Besides those two branches, which each have about 12,000 books on the floor — he sells thousands more online — Ackland has opened and closed two others, in Pittsburgh’s Oakland neighborhood and on the South Side. Mistakes, he’s made a few, and it doesn’t help his bottom line that he stays closed on Saturdays, the Sabbath.

Browsing at Amazing can be pleasurably disorienting. Standard sections like biography and literature are alphabetically organized, but other shelves have a logic all their own. On one, a Calvin and Hobbes compendium sits next to William Burroughs’s “Naked Lunch.” In the vinyl racks, “The Greatest of Nat King Cole” is one flip away from Elvis Costello and The Attractions’ “Goodbye Cruel World.”
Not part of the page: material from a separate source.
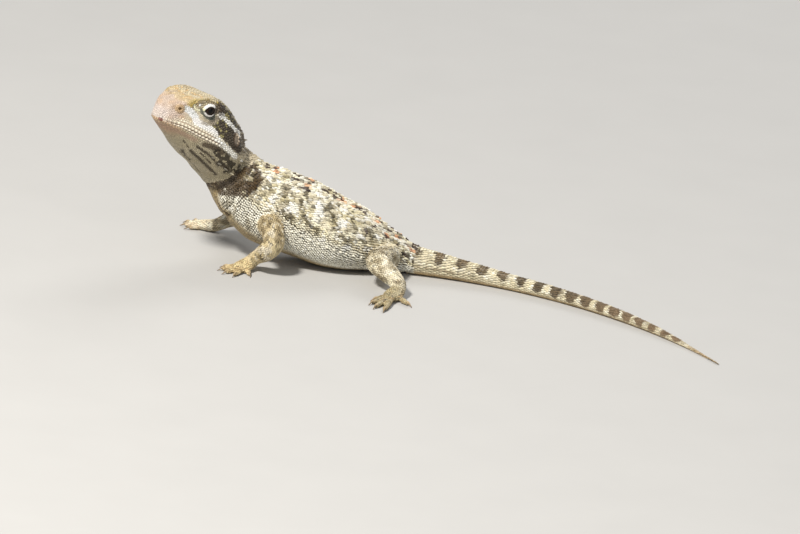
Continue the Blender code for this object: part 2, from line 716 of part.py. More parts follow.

Ackland raised himself on the Victorians, sci-fi, plot-stuffed beach reads like Pat Conroy and avant-gardists like Henry Miller. Musically, he dug The Ramones, Willie Nelson and Guns N’ Roses. “I still have a real affection for, like, early ’80s pop ballads, like Air Supply,” he said.

Listening to Ackland fret over his affection for Henry Miller, I worried that his ethical punctiliousness must be exhausting. “He wrote about the struggle to become a writer, and that was what I wanted to be,” Ackland said. “Yet he was a misogynist and an anti-Semite and a pornographer. I was never comfortable with that aspect of him, but I could take the good and leave the bad. That’s how I could rationalize selling him now, is that there is good to be extracted.”

In the end, Ackland wants to do right by his customers. He’s their bookseller, not their rabbi or tutor. “I feel that far too many book- and record-store owners and employees are better-read-and-listened-than-thou and don’t at all mind if you know it,” he said. “I often think of the Jack Black character in ‘High Fidelity’ as a prime, if extreme, example: ‘Do we look like the kind of store that sells “I Just Called to Say I Love You”? Go to the mall.’”

A bookstore, like literature and music, should enlarge us, not make us feel small, Ackland said. “Early on in my grand tour of menial jobs, I realized that I had an incredible opportunity to make a moment of a stranger’s day better, and that was a priceless thing. A moral obligation, really.”